Search code examples
rpass-by-referencepass-by-value

Copy-on-modify semantic on a vector does not append in a loop. Why?


This question sounds to be partially answered here but this is not enough specific to me. I would like to understand better when an object is updated by reference and when it is copied.

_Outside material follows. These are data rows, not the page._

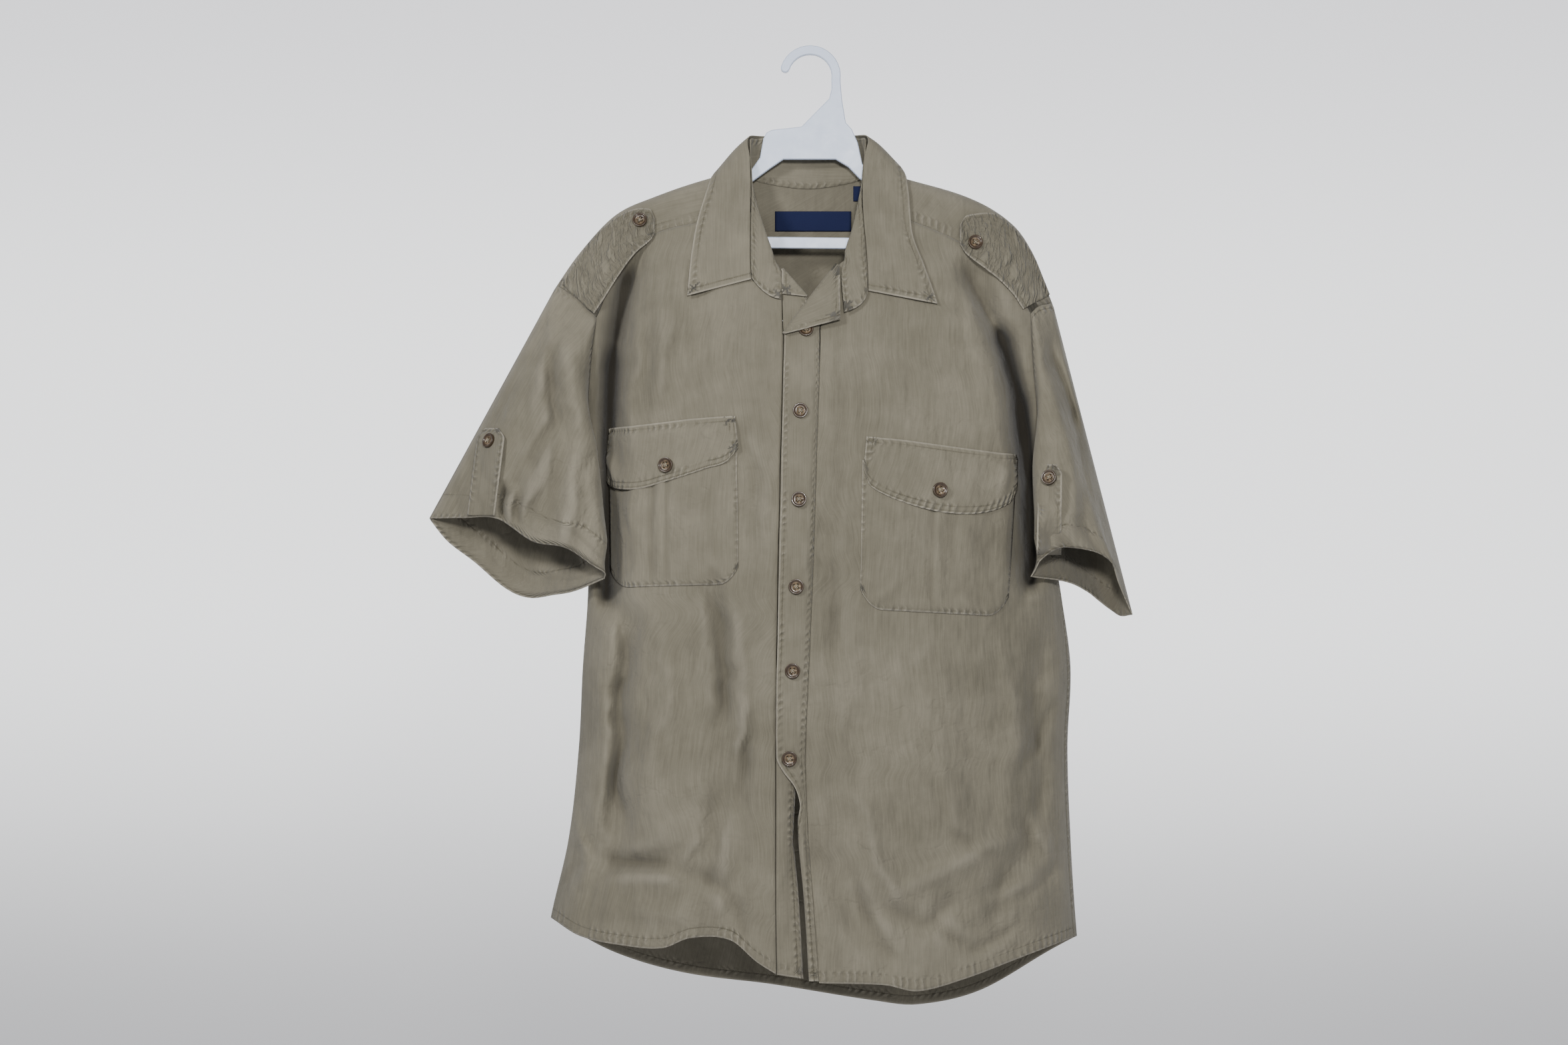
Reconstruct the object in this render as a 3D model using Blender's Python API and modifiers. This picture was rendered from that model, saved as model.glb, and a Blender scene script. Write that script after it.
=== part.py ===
# A short-sleeved military shirt on a plastic hanger, as cut and sewn pieces.
# The tables hold millimetres in the plane of the hanger: x to the side, and "drop" down from the crown of
# the hanger's hook. Meshes are written in metres, with +Z up and the shirt's front towards -Y.

import bmesh
import bpy
import numpy as np
from math import asin, cos, degrees, hypot, pi, radians, sin, sqrt
from mathutils import Vector

mm = 0.001

# Cloth
wall = 1.2
seam = 0.4
sideGap = 0.9
sleeveGap = 1.1

# How finely the panels are divided, so that neighbours share their stations along a seam
armholeRows = 8
bodyRowsBelow = 11
yokeShares = (0, 0.075, 0.155, 0.24, 0.34, 0.47, 0.63, 0.81, 1)
tipShares = (0, 0.3, 0.56, 0.76, 0.9, 1)
necklineColumns = 5
rollRadius = 9.0

# The world's origin is the crown of the hook's inside, at this x of the tables.
originX = -3.0

# The tables are read as the eye sees them from this point, so nearer cloth is drawn in towards it.
eyeX = -29.0
eyeDrop = 466.0
eyeDistance = 2170.0

# Body sections: drop, left and right silhouette, depth in front of and behind the hanger
bodyRows = (
    (110, -262, 252, 24, 26),
    (235, -262, 248, 58, 40),
    (262, -250, 244, 66, 42),
    (300, -240, 238, 74, 44),
    (350, -233, 235, 82, 46),
    (470, -223, 236, 90, 50),
    (540, -224, 247, 92, 51),
    (610, -229, 256, 92, 52),
    (690, -233, 253, 93, 52),
    (780, -243, 256, 94, 53),
    (860, -261, 261, 96, 54),
    (960, -278, 270, 98, 55),
)
sideSeamTurn = {"right": -93.0, "left": 81.0}

# Shoulder ridge over the hanger: x, drop
ridgeRows = (
    (-275, 262), (-257, 233.5), (-232, 197.6), (-197, 160.5), (-159, 142.5), (-106, 124.5), (-62, 115),
    (0, 111), (52, 113.5), (92, 124), (159, 144.6), (200, 171), (221, 203), (239, 251), (252, 275),
)

# Armholes on the front and on the back: drop, x
armholeFront = {
    "right": ((262, -216), (300, -221), (360, -225), (420, -225), (470, -222)),
    "left": ((258, 217), (300, 219), (360, 224), (420, 229), (480, 236)),
}
armholeBack = {
    "right": ((262, -232), (300, -226), (360, -220), (420, -219), (470, -222)),
    "left": ((258, 228), (300, 224), (360, 222), (420, 226), (480, 236)),
}
armpitDrop = {"right": 470.0, "left": 480.0}
shoulderTip = {"right": -257.0, "left": 239.0}

# Upper edge of each front, from the armhole along the yoke seam and down the neckline: x, drop
frontCorners = {"right": (-216, -66, -31.7), "left": (217, 52, 26)}
frontTop = {
    "right": ((-216, 262), (-190, 205), (-159, 179), (-114, 167), (-78, 160), (-66, 150), (-62, 158),
              (-51, 183), (-45, 204), (-40, 216), (-31, 221)),
    "left": ((26, 209), (36, 198), (44, 168), (52, 150), (64, 156), (104, 168), (149, 188), (190, 214),
             (217, 258)),
}

# Hems: x, drop
frontHem = {
    "right": ((-262, 859), (-232, 878), (-185, 888), (-150, 890), (-122, 880), (-83, 882), (-56, 904),
              (-35.5, 917)),
    "left": ((6, 925), (72, 927), (104, 933), (150, 921), (200, 902), (262, 878)),
}
backHem = ((-262, 859), (-200, 893), (-130, 914), (-40, 926), (60, 942), (104, 946), (166, 932), (236, 892),
           (262, 878))
backYokeSeamDrop = 265.0
hemLevel = 880.0

# Neckline of the yoke: station round the yoke, x, drop, and the way from the ridge (-1 front, 1 back)
neckRows = (
    (0.0, -66, 150, -1), (0.12, -66, 0, 0), (0.22, -52, 124, 1), (0.36, -26, 129, 1), (0.5, -5, 130, 1),
    (0.64, 18, 129, 1), (0.78, 40, 124, 1), (0.88, 55, 0, 0), (1.0, 52, 150, -1),
)
# Stations round the yoke of the shoulder tip and of the armhole's back corner, and the yoke's depth
tipStation = 0.12
backStation = 0.22
yokeDepth = 150.0

# Front closing: drop, x of the placket's free edge, of its seam, of the stand's seam and free edge,
# how far the stand's free edge lies back, how far the placket's curls under in degrees
closingRows = (
    (210, -28, 26, -31.5, -7, 0, 0),
    (270, -28, 7.6, -30, -6.5, 0, 0),
    (283, -28.3, 7.4, -29.4, -6.5, 0, 0),
    (355, -30, 5, -31, -6.5, 0, 0),
    (530, -34, -0.8, -35, -10, 0, 0),
    (700, -36.5, -8, -37, -18, 0, 0),
    (714, -30, -7.6, -37, -18, 2, 0),
    (730, -18, -7.2, -37, -18, 5, 0),
    (748, -13, -6.5, -37, -18.5, 8, 0),
    (790, -10.5, -4.5, -37, -18.5, 9, 220),
    (845, -5.5, 0.2, -37, -14.5, 6, 240),
    (925, -0.5, 6, -36, -9.5, 4, 240),
)
placketCurl = 3.0
overlapOut = 2.7

# Corners turned back at the neck: ends of the fold line (x, drop), radius of the fold, the way the turned
# cloth runs, the way the fold bulges, and x of the neck seam where it ends
placketTurn = {"from": (-28.0, 280.0), "to": (25.7, 210.0), "radius": 2.8, "run": (0.966, -0.258),
               "bulge": (-0.793, -0.609), "end": 26.6, "least": 0.8}
standTurn = {"from": (-31.5, 213.8), "to": (-3.8, 245.0), "radius": 1.6, "run": (-0.993, -0.119),
             "bulge": (0.748, -0.664), "end": -31.0, "least": 0.8}

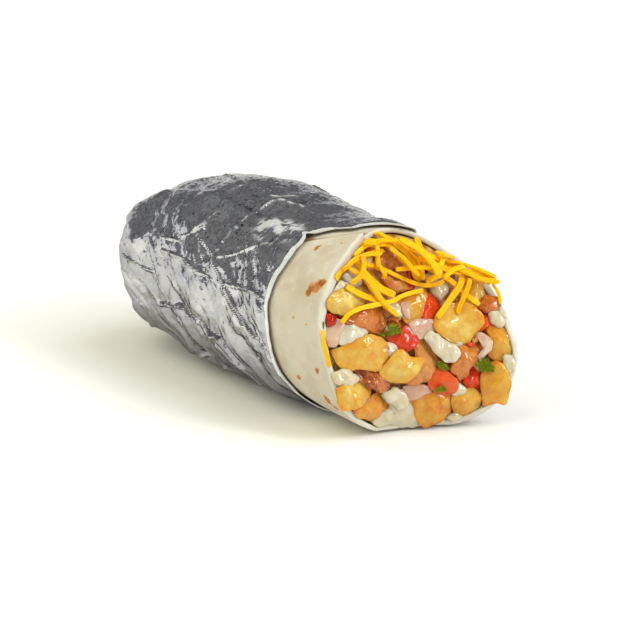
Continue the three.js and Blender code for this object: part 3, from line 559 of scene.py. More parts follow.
def flap_rise(x, angle):
    """How far the foil stands out over the overlap of the tortilla."""
    past = angle - (seam_angle(x) - SEAM_LEAD)
    return FLAP_STEP * flap_share(angle) * smooth(past, 0, SEAM_LEAD - 2)


def foil_outside(row, angle):
    """The outer skin, its front and growth at the rim, and the marks of the paper hem and of painted glints.
    """
    radians = np.radians(angle)
    up = np.sin(radians)
    on_circle = np.stack([np.cos(radians) * 36, up * 36, 0 * angle], -1)
    front = torn_edge_x(angle) + EDGE_WAVE * soft_noise(on_circle, 5.0, 5) * smooth(row, 1.7, 2)
    body = body_point(row, angle, front, 1.2, FOIL)
    x = body[..., 0]
    unrolled = np.radians((angle + 90) % 360 - 90)
    near_side = smooth(np.sin(np.radians(angle - NEAR_FROM)), 0.0, 0.5)
    crumple, warp, painted_shard_glints = crumples(body, x, unrolled * HEIGHT / 2, near_side)
    uneven = facet_noise(body, 4.0, 32)
    folds, crest = fold_height(x + 1.3 * warp[..., 0] + 0.7 * uneven,
                               np.degrees(unrolled) + 1.8 * warp[..., 1], uneven)
    drawn = crease_height(x, angle % 360) * CREASE_SHARE + folds
    relief = RELIEF_CAP * np.tanh(drawn / RELIEF_CAP) + RELIEF_BASE + crumple
    calm = smooth(x, front - EDGE_CALM, front - 0.5 * HEM_WIDTH)
    hem_from = front - HEM_WIDTH * (1 + HEM_WOBBLE * soft_noise(body, 7.0, 31))
    hem = smooth(x, hem_from - HEM_STEP, hem_from + HEM_STEP)
    full = TOP_FULLNESS * smooth(up, 0.1, 0.7) * smooth(row, 0.2, 0.8)
    full = full * (1 - smooth(x, TOP_FULL_TO, TOP_FULL_FROM))
    lifted = relief * (1 - CALM_SHARE * calm) + gather_height(row, angle) + full
    lifted = lifted + (FLARE * smooth(up, 0.8, 0.97) - TUCK) * calm + HEM_HEIGHT * hem
    deepest = DIP * (1 - smooth(x, front - DIP_FROM, front - DIP_TO))
    lifted = np.where(lifted < deepest, deepest + BELOW_DIP * (lifted - deepest), lifted)
    floor = smooth(-up, 0.75, 0.95)
    grow = FOIL_CLEARANCE + FOIL + flap_rise(x, angle) + lifted * (1 - floor)
    outer = body_point(row, angle, front, grow, 0.0)
    outer[..., 2] = np.maximum(outer[..., 2], FLOOR_WAVE * (1 + warp[..., 0]) * (floor < 0.5))
    # Painted glints: pale marks along the fold crests and on the crushed patch, standing in for light caught
    # there.
    crest = crest * smooth(soft_noise(body, 1.8, 51), -0.1, 0.3) * (1 - 0.8 * near_side)
    crest = np.maximum(crest * (1 - 0.85 * smooth(np.cos(radians), 0.2, 0.7)), painted_shard_glints)
    return outer, front[-1][None, :], grow[-1][None, :], hem, crest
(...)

The simpler example is vector growing. The following code is blazingly inefficient in R because the memory is not allocated before the loop and a copy is made at each iteration.

  x = runif(10)
  y = c() 

  for(i in 2:length(x))
    y = c(y, x[i] - x[i-1])

Allocating the memory enable to reserve some memory without reallocating the memory at each iteration. Thus this code is drastically faster especially with long vectors.

  x = runif(10)
  y = numeric(length(x))

  for(i in 2:length(x))
    y[i] = x[i] - x[i-1]

And here comes my question. Actually when a vector is updated it does move. There is a copy that is made as shown below.

a = 1:10
pryr::tracemem(a)
[1] "<0xf34a268>"
a[1] <- 0L
tracemem[0xf34a268 -> 0x4ab0c3f8]:
a[3] <-0L
tracemem[0x4ab0c3f8 -> 0xf2b0a48]:  

But in a loop this copy does not occur

y = numeric(length(x))
for(i in 2:length(x))
{
   y[i] = x[i] - x[i-1]
   print(address(y))
}

Gives

[1] "0xe849dc0"
[1] "0xe849dc0"
[1] "0xe849dc0"
[1] "0xe849dc0"
[1] "0xe849dc0"
[1] "0xe849dc0"
[1] "0xe849dc0"
[1] "0xe849dc0"
[1] "0xe849dc0" 

I understand why a code is slow or fast as a function of the memory allocations but I don't understand the R logic. Why and how, for the same statement, in a case the update is made by reference and in the other case the update in made by copy. In the general case how can we know what will happen.


Solution

  • I complete the @MikeH. awnser with this code

    library(pryr)
    
    x = runif(10)
    y = numeric(length(x))
    print(c(address(y), refs(y)))
    
    for(i in 2:length(x))
    {
      y[i] = x[i] - x[i-1]
      print(c(address(y), refs(y)))
    }
    
    print(c(address(y), refs(y)))
    

    The output shows clearly what happened

    [1] "0x7872180" "2"        
    [1] "0x765b860" "1"        
    [1] "0x765b860" "1"        
    [1] "0x765b860" "1"        
    [1] "0x765b860" "1"        
    [1] "0x765b860" "1"        
    [1] "0x765b860" "1"        
    [1] "0x765b860" "1"        
    [1] "0x765b860" "1"        
    [1] "0x765b860" "1" 
    [1] "0x765b860" "2"  
    

    There is a copy at the first iteration. Indeed because of Rstudio there are 2 refs. But after this first copy y belongs in the loops and is not available into the global environment. Then, Rstudio does not create any additional refs and thus no copy is made during the next updates. y is updated by reference. On loop exit y become available in the global environment. Rstudio creates an extra refs but this action does not change the address obviously.